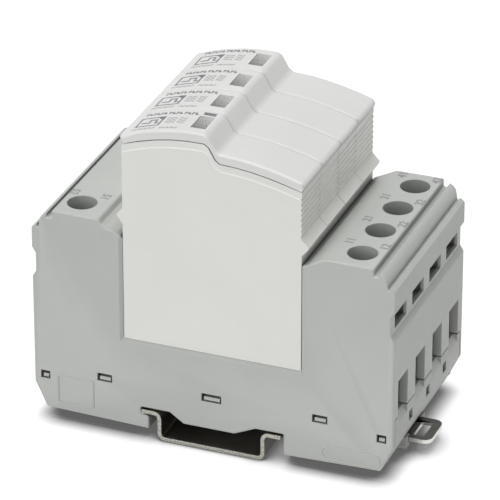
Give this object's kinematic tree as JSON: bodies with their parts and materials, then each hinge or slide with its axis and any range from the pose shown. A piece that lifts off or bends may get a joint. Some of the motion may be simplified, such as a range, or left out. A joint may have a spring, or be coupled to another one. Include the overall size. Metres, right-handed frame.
{
  "type": "din rail surge arrester",
  "caption": "Modular surge arrester on a stub of top-hat rail: a grey base with screw terminal towers at both ends and a row of white pull-out protection plugs between them.",
  "frame": {"origin": "centre of the underside of the rail stub", "axes": "+X across the rail towards the four line terminals, +Y along the rail, +Z away from the rail towards the plug caps"},
  "size_m": [0.0938, 0.05, 0.0818],
  "materials": {
    "base_plastic": "fine-textured light grey moulded plastic",
    "tray_plastic": "fine-textured light grey moulded plastic",
    "plug_plastic": "fine-textured off-white moulded plastic",
    "cap_plastic": "satin off-white moulded plastic",
    "clear_window": "clear moulded plastic",
    "flag_green": "coloured status flag",
    "varistor_coating": "dipped coating",
    "copper": "bright copper alloy strip",
    "plated_steel": "zinc-plated",
    "spring_steel": "drawn wire",
    "rail_steel": "zinc-plated, cut ends bright"
  },
  "bodies": {
    "base": {"mounting_rail_piece": "rail_steel", "base_housing": "base_plastic", "base_tray": "tray_plastic", "foot_latch_spring": "spring_steel", "line_contact_1": "copper", "line_contact_2": "copper", "line_contact_3": "copper", "line_contact_4": "copper", "earth_bar": "copper"},
    "foot_latch": {"foot_latch": "plated_steel"},
    "screw_1": {"terminal_screw_1": "plated_steel"},
    "screw_2": {"terminal_screw_2": "plated_steel"},
    "screw_3": {"terminal_screw_3": "plated_steel"},
    "screw_4": {"terminal_screw_4": "plated_steel"},
    "screw_5": {"terminal_screw_5": "plated_steel"},
    "clamp_1": {"terminal_clamp_1": "plated_steel"},
    "clamp_2": {"terminal_clamp_2": "plated_steel"},
    "clamp_3": {"terminal_clamp_3": "plated_steel"},
    "clamp_4": {"terminal_clamp_4": "plated_steel"},
    "clamp_5": {"terminal_clamp_5": "plated_steel"},
    "plug_1": {"plug_1_housing": "plug_plastic", "plug_1_cap": "cap_plastic", "plug_1_window": "clear_window", "plug_1_flag": "flag_green", "plug_1_varistor": "varistor_coating", "plug_1_disconnect_arm": "copper", "plug_1_disconnect_spring": "spring_steel", "plug_1_line_blade": "copper", "plug_1_earth_blade": "copper"},
    "plug_2": {"plug_2_housing": "plug_plastic", "plug_2_cap": "cap_plastic", "plug_2_window": "clear_window", "plug_2_flag": "flag_green", "plug_2_varistor": "varistor_coating", "plug_2_disconnect_arm": "copper", "plug_2_disconnect_spring": "spring_steel", "plug_2_line_blade": "copper", "plug_2_earth_blade": "copper"},
    "plug_3": {"plug_3_housing": "plug_plastic", "plug_3_cap": "cap_plastic", "plug_3_window": "clear_window", "plug_3_flag": "flag_green", "plug_3_varistor": "varistor_coating", "plug_3_disconnect_arm": "copper", "plug_3_disconnect_spring": "spring_steel", "plug_3_line_blade": "copper", "plug_3_earth_blade": "copper"},
    "plug_4": {"plug_4_housing": "plug_plastic", "plug_4_cap": "cap_plastic", "plug_4_window": "clear_window", "plug_4_flag": "flag_green", "plug_4_varistor": "varistor_coating", "plug_4_disconnect_arm": "copper", "plug_4_disconnect_spring": "spring_steel", "plug_4_line_blade": "copper", "plug_4_earth_blade": "copper"}
  },
  "joints": [
    {"name": "plug_1_pull", "type": "slide", "parent": "base", "child": "plug_1", "axis": [0, 0, 1], "range_m": [0, 0.045]},
    {"name": "plug_2_pull", "type": "slide", "parent": "base", "child": "plug_2", "axis": [0, 0, 1], "range_m": [0, 0.045]},
    {"name": "plug_3_pull", "type": "slide", "parent": "base", "child": "plug_3", "axis": [0, 0, 1], "range_m": [0, 0.045]},
    {"name": "plug_4_pull", "type": "slide", "parent": "base", "child": "plug_4", "axis": [0, 0, 1], "range_m": [0, 0.045]},
    {"name": "foot_latch_slide", "type": "slide", "parent": "base", "child": "foot_latch", "axis": [1, 0, 0], "range_m": [0, 0.003], "stiffness_N_per_m": 1500, "springref_m": -0.003, "deforming": ["foot_latch_spring"]},
    {"name": "screw_1_turn", "type": "hinge", "parent": "base", "child": "screw_1", "pos_m": [0.0347, -0.018, 0.0282], "axis": [0, 0, -1], "range_deg": [0, 2700]},
    {"name": "screw_2_turn", "type": "hinge", "parent": "base", "child": "screw_2", "pos_m": [0.0347, -0.006, 0.0282], "axis": [0, 0, -1], "range_deg": [0, 2700]},
    {"name": "screw_3_turn", "type": "hinge", "parent": "base", "child": "screw_3", "pos_m": [0.0347, 0.006, 0.0282], "axis": [0, 0, -1], "range_deg": [0, 2700]},
    {"name": "screw_4_turn", "type": "hinge", "parent": "base", "child": "screw_4", "pos_m": [0.0347, 0.018, 0.0282], "axis": [0, 0, -1], "range_deg": [0, 2700]},
    {"name": "screw_5_turn", "type": "hinge", "parent": "base", "child": "screw_5", "pos_m": [-0.0347, -0.018, 0.0282], "axis": [0, 0, -1], "range_deg": [0, 2700]},
    {"name": "clamp_1_lift", "type": "slide", "parent": "base", "child": "clamp_1", "axis": [0, 0, 1], "range_m": [0, 0.006]},
    {"name": "clamp_2_lift", "type": "slide", "parent": "base", "child": "clamp_2", "axis": [0, 0, 1], "range_m": [0, 0.006]},
    {"name": "clamp_3_lift", "type": "slide", "parent": "base", "child": "clamp_3", "axis": [0, 0, 1], "range_m": [0, 0.006]},
    {"name": "clamp_4_lift", "type": "slide", "parent": "base", "child": "clamp_4", "axis": [0, 0, 1], "range_m": [0, 0.006]},
    {"name": "clamp_5_lift", "type": "slide", "parent": "base", "child": "clamp_5", "axis": [0, 0, 1], "range_m": [0, 0.006]}
  ],
  "couplings": [
    {"joint": "screw_1_turn", "follows": "clamp_1_lift", "rad_per_m": 7853.9},
    {"joint": "screw_2_turn", "follows": "clamp_2_lift", "rad_per_m": 7853.9},
    {"joint": "screw_3_turn", "follows": "clamp_3_lift", "rad_per_m": 7853.9},
    {"joint": "screw_4_turn", "follows": "clamp_4_lift", "rad_per_m": 7853.9},
    {"joint": "screw_5_turn", "follows": "clamp_5_lift", "rad_per_m": 7853.9}
  ]
}
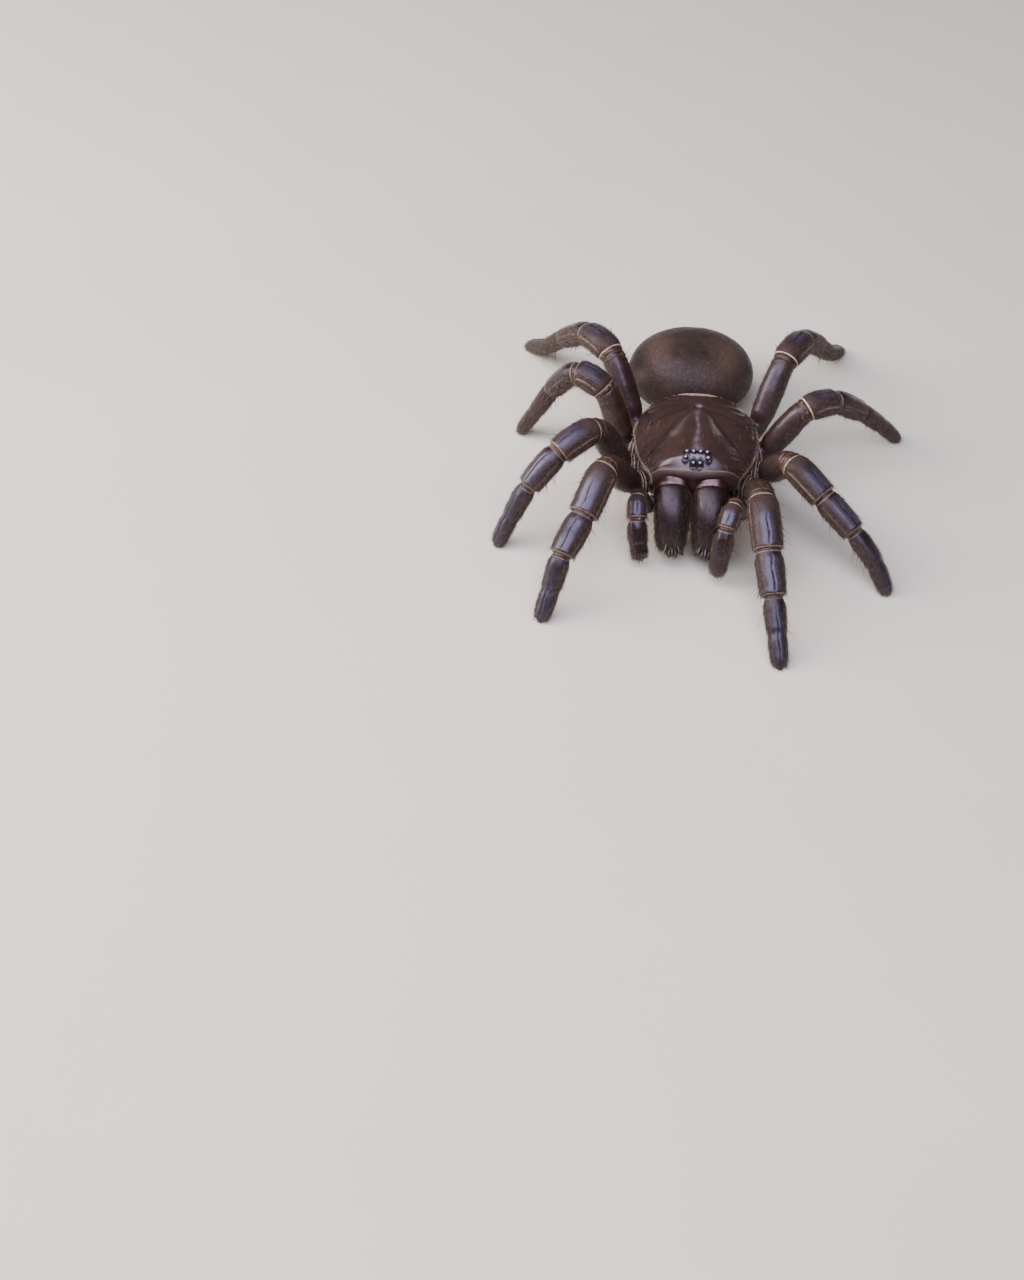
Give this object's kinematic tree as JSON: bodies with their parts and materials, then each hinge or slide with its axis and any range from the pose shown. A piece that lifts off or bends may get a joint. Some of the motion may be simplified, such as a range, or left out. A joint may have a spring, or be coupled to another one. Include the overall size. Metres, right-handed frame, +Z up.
{
  "type": "trapdoor spider",
  "caption": "Still life-size model of a stout glossy brown trapdoor spider, standing with its knees raised and its fangs folded under deep jaws.",
  "frame": {"origin": "on the floor, under the middle of the whole stance's box", "axes": "+Z up; the spider looks along -Y; +X is the spider's left"},
  "size_m": [0.0921, 0.1087, 0.0262],
  "materials": {
    "carapace_chitin": "glossy dark chocolate-brown chitin",
    "limb_chitin": "satin dark brown chitin with a cool sheen",
    "jaw_chitin": "satin brown chitin with short hair",
    "abdomen_skin": "velvety grey-brown skin",
    "fang_chitin": "polished near-black chitin",
    "eye_lens": "wet black lens"
  },
  "bodies": {
    "root": {"abdomen": "abdomen_skin", "carapace": "carapace_chitin", "chelicera_left": "jaw_chitin", "chelicera_right": "jaw_chitin", "eye_front_middle_left": "eye_lens", "eye_front_middle_right": "eye_lens", "eye_front_side_left": "eye_lens", "eye_front_side_right": "eye_lens", "eye_rear_middle_left": "eye_lens", "eye_rear_middle_right": "eye_lens", "eye_rear_side_left": "eye_lens", "eye_rear_side_right": "eye_lens", "fang_left": "fang_chitin", "fang_right": "fang_chitin", "leg_1_left_femur": "limb_chitin", "leg_1_left_foot": "limb_chitin", "leg_1_left_patella": "limb_chitin", "leg_1_left_tibia": "limb_chitin", "leg_1_right_femur": "limb_chitin", "leg_1_right_foot": "limb_chitin", "leg_1_right_patella": "limb_chitin", "leg_1_right_tibia": "limb_chitin", "leg_2_left_femur": "limb_chitin", "leg_2_left_foot": "limb_chitin", "leg_2_left_patella": "limb_chitin", "leg_2_left_tibia": "limb_chitin", "leg_2_right_femur": "limb_chitin", "leg_2_right_foot": "limb_chitin", "leg_2_right_patella": "limb_chitin", "leg_2_right_tibia": "limb_chitin", "leg_3_left_femur": "limb_chitin", "leg_3_left_foot": "limb_chitin", "leg_3_left_patella": "limb_chitin", "leg_3_left_tibia": "limb_chitin", "leg_3_right_femur": "limb_chitin", "leg_3_right_foot": "limb_chitin", "leg_3_right_patella": "limb_chitin", "leg_3_right_tibia": "limb_chitin", "leg_4_left_femur": "limb_chitin", "leg_4_left_foot": "limb_chitin", "leg_4_left_patella": "limb_chitin", "leg_4_left_tibia": "limb_chitin", "leg_4_right_femur": "limb_chitin", "leg_4_right_foot": "limb_chitin", "leg_4_right_patella": "limb_chitin", "leg_4_right_tibia": "limb_chitin", "palp_left_femur": "limb_chitin", "palp_left_patella": "limb_chitin", "palp_left_tip": "limb_chitin", "palp_right_femur": "limb_chitin", "palp_right_patella": "limb_chitin", "palp_right_tip": "limb_chitin", "spinneret_left": "abdomen_skin", "spinneret_right": "abdomen_skin", "spinneret_short_left": "abdomen_skin", "spinneret_short_right": "abdomen_skin", "sternum": "limb_chitin"}
  },
  "joints": []
}
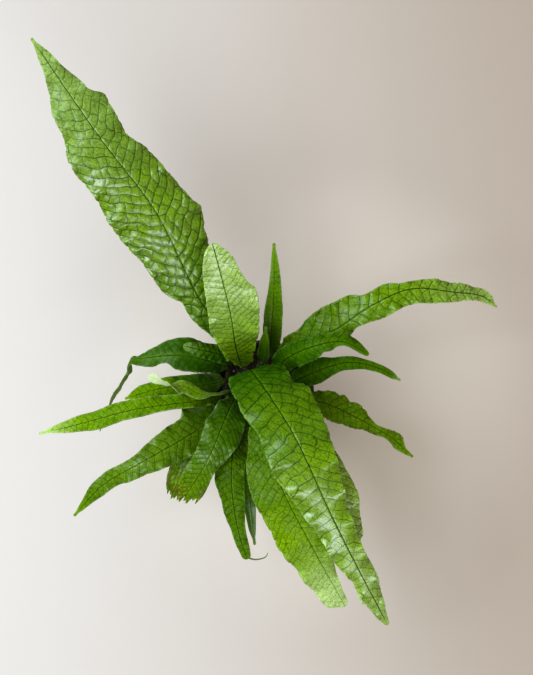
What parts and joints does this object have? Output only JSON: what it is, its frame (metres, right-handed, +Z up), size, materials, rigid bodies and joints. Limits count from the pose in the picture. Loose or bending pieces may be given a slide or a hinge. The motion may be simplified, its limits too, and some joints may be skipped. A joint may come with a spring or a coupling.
{
  "type": "potted crocodile fern",
  "caption": "potted fern with long, waved, leathery fronds that carry a raised crocodile-skin net, spreading from creeping rhizomes in the soil of a round plastic nursery pot",
  "frame": {"origin": "centre of the pot's flat base, where it stands", "axes": "+Z up out of the pot; +Y along the fronds that reach furthest, up in the picture; +X to the right in the picture, which is taken from above"},
  "size_m": [0.4376, 0.4968, 0.3004],
  "materials": {
    "pot_plastic": "satin black moulded plastic",
    "soil": "loose peat, bark and coir, dry on top",
    "rhizome": "matt brown-green skin with papery scales",
    "frond": "waxy satin green, paler below"
  },
  "bodies": {
    "root": {"nursery_pot": "pot_plastic", "soil": "soil", "rhizome_1": "rhizome", "rhizome_2": "rhizome", "rhizome_3": "rhizome", "frond_01": "frond", "frond_02": "frond", "frond_03": "frond", "frond_04": "frond", "frond_05": "frond", "frond_06": "frond", "frond_07": "frond", "frond_08": "frond", "frond_09": "frond", "frond_10": "frond", "frond_11": "frond", "frond_12": "frond", "frond_13": "frond", "frond_14": "frond", "frond_15": "frond", "frond_16": "frond", "frond_17": "frond", "frond_18": "frond", "frond_19": "frond", "frond_20": "frond", "frond_21": "frond"}
  },
  "joints": []
}
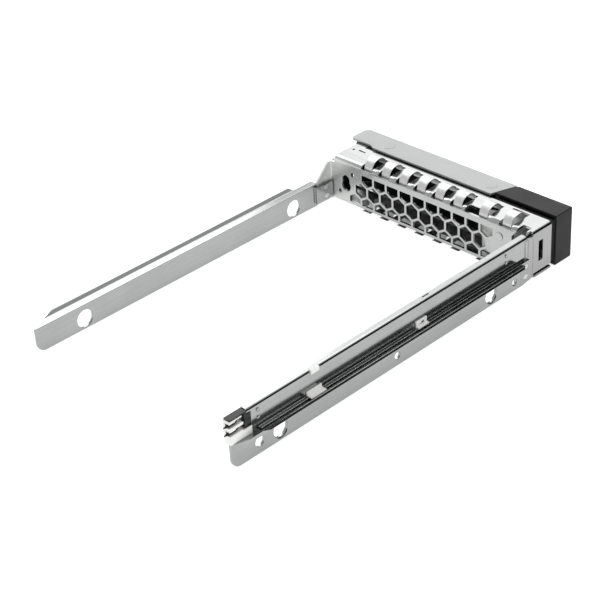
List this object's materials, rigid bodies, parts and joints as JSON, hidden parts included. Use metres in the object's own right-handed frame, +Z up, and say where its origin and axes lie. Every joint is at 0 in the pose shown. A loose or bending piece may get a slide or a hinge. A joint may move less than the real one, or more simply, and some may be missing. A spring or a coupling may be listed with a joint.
{
  "type": "hot-swap drive carrier",
  "caption": "Empty sheet-metal hot-swap carrier for a small-form-factor drive: vented front box, two side rails, light pipes, swing handle and sprung release button.",
  "frame": {"origin": "middle of the outline in plan, on the plane the carrier rests on", "axes": "+Z up, handle and release button face -Y, free ends of the rails point to +Y, light pipes on the -X side"},
  "size_m": [0.0802, 0.1272, 0.0163],
  "materials": {
    "zinc_sheet": "satin electro-plated",
    "rail_sheet": "satin electro-plated with fine rolling lines",
    "cover_sheet": "satin electro-plated",
    "rivet_steel": "satin",
    "spring_steel": "bright rolled",
    "light_pipe": "clear smoky gloss",
    "holder_plastic": "satin",
    "housing_plastic": "fine spark texture",
    "carrier_plastic": "satin",
    "button_plastic": "satin",
    "slide_plastic": "satin",
    "handle_sheet": "fine metallic paint",
    "core_plastic": "satin",
    "pin_steel": "turned"
  },
  "bodies": {
    "carrier": {"frame": "zinc_sheet", "bottom_cover": "zinc_sheet", "plain_rail": "rail_sheet", "light_pipe_rail": "rail_sheet", "light_pipe_cover": "cover_sheet", "rail_rivets": "rivet_steel", "emi_spring_top": "spring_steel", "emi_spring_bottom": "spring_steel", "light_pipe_upper": "light_pipe", "light_pipe_lower": "light_pipe", "light_pipe_holder": "holder_plastic", "light_pipe_clips": "holder_plastic", "latch_housing": "housing_plastic", "latch_carrier": "carrier_plastic", "latch_spring": "spring_steel", "pivot_pin": "pin_steel", "pivot_washers": "pin_steel", "handle_spring": "spring_steel"},
    "handle": {"handle_skin": "handle_sheet", "handle_core": "core_plastic", "handle_rivets": "rivet_steel"},
    "button": {"release_button": "button_plastic"},
    "latch": {"latch_slide": "slide_plastic"}
  },
  "joints": [
    {"name": "handle_hinge", "type": "hinge", "parent": "carrier", "child": "handle", "pos_m": [0.034, -0.0594, 0.0076], "axis": [0, 0, 1], "range_deg": [0, 45]},
    {"name": "button_press", "type": "slide", "parent": "carrier", "child": "button", "axis": [0, 1, 0], "range_m": [0, 0.0016], "stiffness_N_per_m": 400, "springref_m": -0.0004},
    {"name": "latch_retract", "type": "slide", "parent": "carrier", "child": "latch", "axis": [-1, 0, 0], "range_m": [0, 0.0016], "deforming": ["latch_spring"]}
  ],
  "couplings": [
    {"joint": "latch_retract", "follows": "button_press", "ratio": 1}
  ]
}
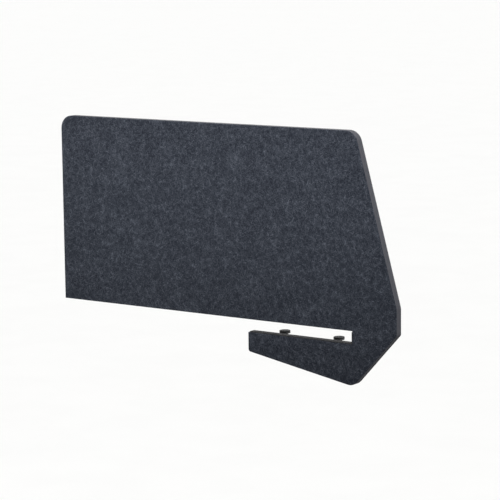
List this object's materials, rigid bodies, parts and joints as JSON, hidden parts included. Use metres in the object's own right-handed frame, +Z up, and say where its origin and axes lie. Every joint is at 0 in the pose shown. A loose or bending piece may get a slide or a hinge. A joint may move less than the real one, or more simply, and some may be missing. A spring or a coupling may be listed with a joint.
{
  "type": "desk privacy panel",
  "caption": "Tapered felt board that slides onto the end of a desk top by an open slot, with a tail below and screw clamps that grip the underside.",
  "frame": {"origin": "where the desk's top surface meets its front edge, half way through the board", "axes": "+X along the board towards the front of the desk, +Y through the board towards the person at the desk, +Z up"},
  "size_m": [0.8948, 0.063, 0.5383],
  "materials": {
    "felt": "pressed polyester felt, heathered charcoal, matte",
    "rubber": "black extruded rubber, matte",
    "zinc_steel": "bright zinc plated steel",
    "black_steel": "black powder coated steel, fine texture",
    "black_nylon": "black moulded nylon, satin"
  },
  "bodies": {
    "panel": {"outer_felt_sheet": "felt", "inner_felt_sheet": "felt", "slot_liner": "rubber", "tee_nuts": "zinc_steel", "bracket_screws": "zinc_steel", "weld_nuts": "zinc_steel", "front_clamp_bracket": "black_steel", "rear_clamp_bracket": "black_steel"},
    "front_foot": {"front_clamp_foot": "black_nylon", "front_foot_pad": "rubber"},
    "front_screw": {"front_clamp_spindle": "zinc_steel", "front_clamp_knob": "black_nylon"},
    "rear_foot": {"rear_clamp_foot": "black_nylon", "rear_foot_pad": "rubber"},
    "rear_screw": {"rear_clamp_spindle": "zinc_steel", "rear_clamp_knob": "black_nylon"}
  },
  "joints": [
    {"name": "front_clamp_lift", "type": "slide", "parent": "panel", "child": "front_foot", "axis": [0, 0, 1], "range_m": [-0.003, 0.007]},
    {"name": "front_clamp_turn", "type": "hinge", "parent": "front_foot", "child": "front_screw", "pos_m": [-0.06, 0.036, -0.068], "axis": [0, 0, 1], "range_deg": [-720, 1800]},
    {"name": "rear_clamp_lift", "type": "slide", "parent": "panel", "child": "rear_foot", "axis": [0, 0, 1], "range_m": [-0.003, 0.007]},
    {"name": "rear_clamp_turn", "type": "hinge", "parent": "rear_foot", "child": "rear_screw", "pos_m": [-0.2, 0.036, -0.068], "axis": [0, 0, 1], "range_deg": [-720, 1800]}
  ],
  "couplings": [
    {"joint": "front_clamp_lift", "follows": "front_clamp_turn", "m_per_rad": 0.00019894},
    {"joint": "rear_clamp_lift", "follows": "rear_clamp_turn", "m_per_rad": 0.00019894}
  ]
}
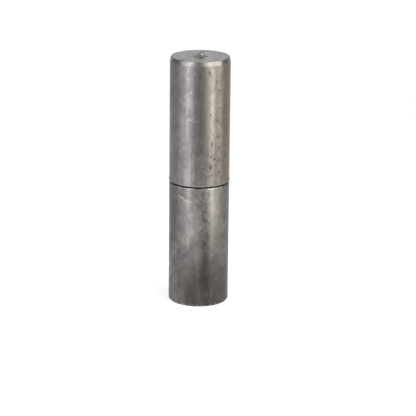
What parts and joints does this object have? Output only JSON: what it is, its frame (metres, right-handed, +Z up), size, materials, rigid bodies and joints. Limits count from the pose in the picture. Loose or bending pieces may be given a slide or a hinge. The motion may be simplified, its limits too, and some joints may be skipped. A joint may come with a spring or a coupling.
{
  "type": "weld on barrel hinge",
  "caption": "Upright steel weld on barrel hinge: a lower barrel with a turned pin and an upper barrel with a blind bore that turns and lifts off on it.",
  "frame": {"origin": "centre of the lower barrel's flat foot, where the hinge stands", "axes": "+Z up along the hinge axis; the part is round, so +X and +Y are any two directions across it"},
  "size_m": [0.0244, 0.0244, 0.1018],
  "materials": {
    "lower_steel": "bare drawn steel bar with fine lengthwise lines, mottled, pitted and slightly oiled",
    "upper_steel": "bare drawn steel bar with fine lengthwise lines, brighter, with a turned and chamfered closed end"
  },
  "bodies": {
    "lower": {"lower_barrel": "lower_steel"},
    "upper": {"upper_barrel": "upper_steel"}
  },
  "joints": [
    {"name": "swing", "type": "hinge", "parent": "lower", "child": "upper", "pos_m": [0, 0, 0.0494], "axis": [0, 0, 1], "continuous": true}
  ]
}
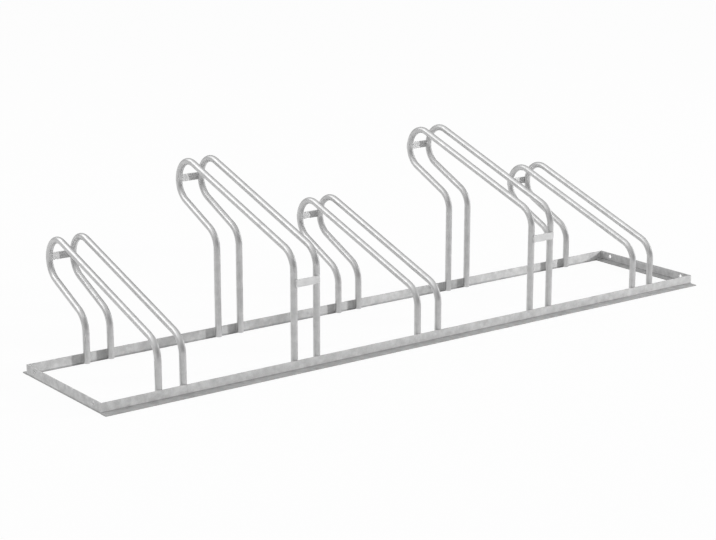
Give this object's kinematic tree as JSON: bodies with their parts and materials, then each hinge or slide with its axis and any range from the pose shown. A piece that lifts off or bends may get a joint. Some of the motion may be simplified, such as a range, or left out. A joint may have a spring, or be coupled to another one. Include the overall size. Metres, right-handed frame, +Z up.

Written task ▸
From the entries above, copy every line where the word "that" shows up.

Task output ▸
Give this object's kinematic tree as JSON: bodies with their parts and materials, then each hinge or slide with its axis and any range from the pose shown. A piece that lifts off or bends may get a joint. Some of the motion may be simplified, such as a range, or left out. A joint may have a spring, or be coupled to another one. Include the overall size. Metres, right-handed frame.
Give this object's kinematic tree as JSON: bodies with their parts and materials, then each hinge or slide with its axis and any range from the pose shown. A piece that lifts off or bends may get a joint. Some of the motion may be simplified, such as a range, or left out. A joint may have a spring, or be coupled to another one. Include the overall size. Metres, right-handed frame, +Z up.
  "caption": "potted fern with long, waved, leathery fronds that carry a raised crocodile-skin net, spreading from creeping rhizomes in the soil of a round plastic nursery pot",
  "frame": {"origin": "centre of the pot's flat base, where it stands", "axes": "+Z up out of the pot; +Y along the fronds that reach furthest, up in the picture; +X to the right in the picture, which is taken from above"},
  "caption": "Tapered felt board that slides onto the end of a desk top by an open slot, with a tail below and screw clamps that grip the underside.",
  "caption": "Upright steel weld on barrel hinge: a lower barrel with a turned pin and an upper barrel with a blind bore that turns and lifts off on it.",
Give this object's kinematic tree as JSON: bodies with their parts and materials, then each hinge or slide with its axis and any range from the pose shown. A piece that lifts off or bends may get a joint. Some of the motion may be simplified, such as a range, or left out. A joint may have a spring, or be coupled to another one. Include the overall size. Metres, right-handed frame, +Z up.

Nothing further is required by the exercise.